The energy industry in the UK and the government have allowed the environmental groups free rein to delegitimize coal (and oil for that matter).  They have invested nothing in defending fossil fuels, legitimizing their product or in advancing strategies to combat global warming that do not involve getting rid of coal.  As a result, the jury was, in a literal sense, prejudiced against coal.  The benefits of affordable energy for the many must be championed, otherwise we will end up with expensive energy for the few.

Around the States
Minnesota, Florida, New Mexico

The Wonkroom this week reported that Minnesota Governor Tim Pawlenty (R), who has before publicized his administration’s policies to fight global warming, disparaged climate science and climate policy on the Glen Beck Show. According to the transcript provided, Governor Pawlenty said that humans have caused one-half a percent of observed global warming, and he implied that the leading “solution”—a cap-and-trade scheme—would “wreck the economy.”

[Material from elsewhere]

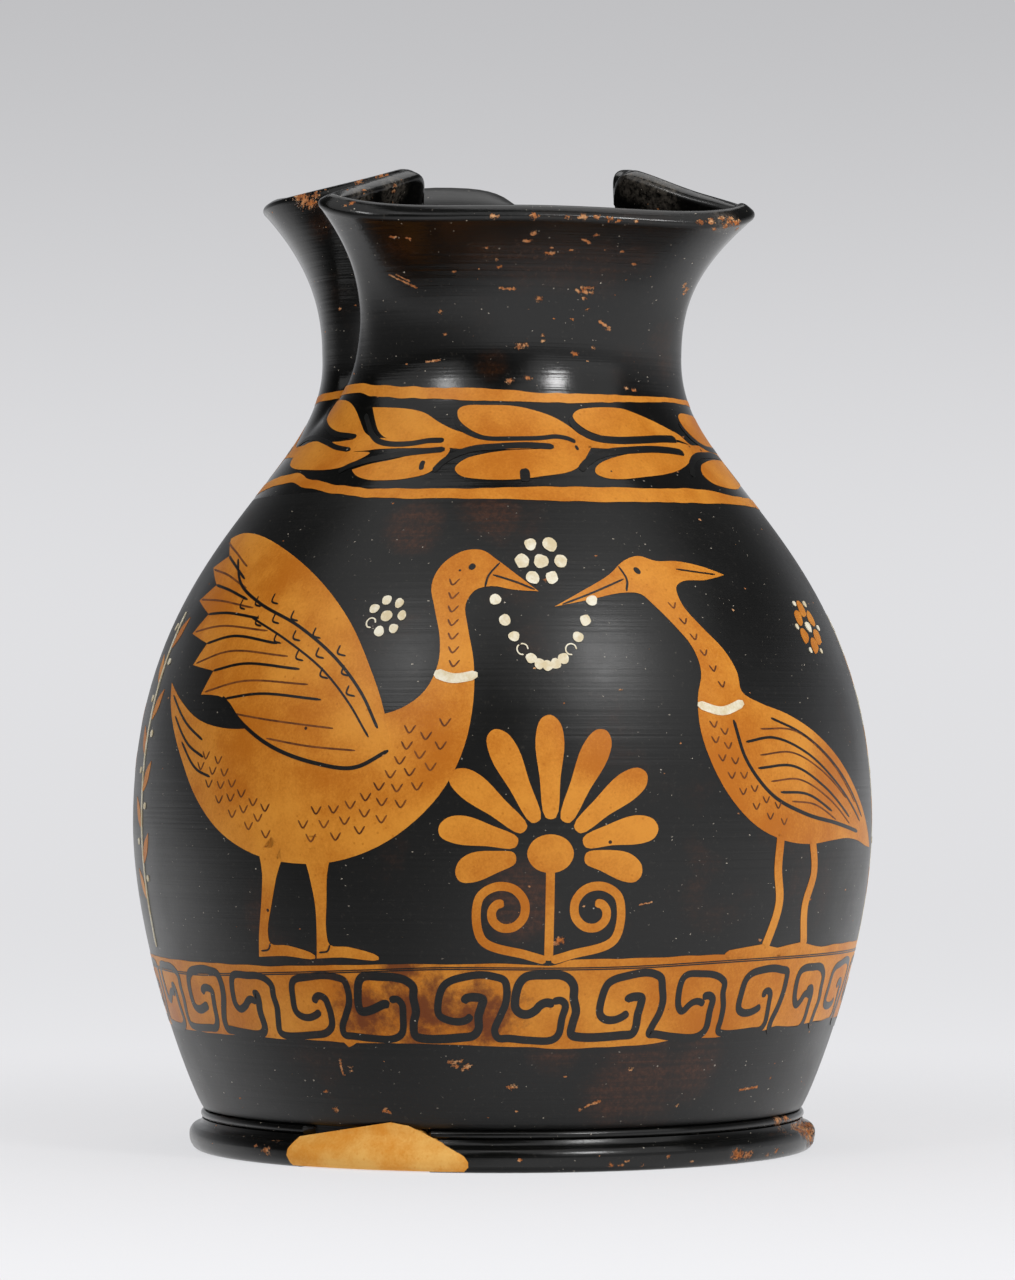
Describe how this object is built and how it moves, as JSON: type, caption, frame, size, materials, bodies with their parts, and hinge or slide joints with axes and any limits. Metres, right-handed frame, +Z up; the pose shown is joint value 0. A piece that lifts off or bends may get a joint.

James Taylor, in an article in Environment News, testifies to what will happen when States are forced to use renewable energies in their power mix: “Florida Power & Light (FPL) customers are being hit with a 16 percent hike in electricity prices as the utility company invests more heavily in solar power.” Florida has a law requiring that regulators establish a minimum renewable energy portfolio standard.

In New Mexico, energy policy is influencing the contest between Rep. Tom Udall (D) and Rep. Steve Pearce (R) for the seat of Sen. Pete Domenici (R-NM), who is retiring. Udall was a heavy favorite, but Pearce has been surging due largely to advertisements that attacked Udall’s record of voting against opening up federal land and waters to drilling for energy resources. Udall has since launched a “do it all” energy ad campaign to demonstrate his commitment to drilling and government support for alternative energy sources.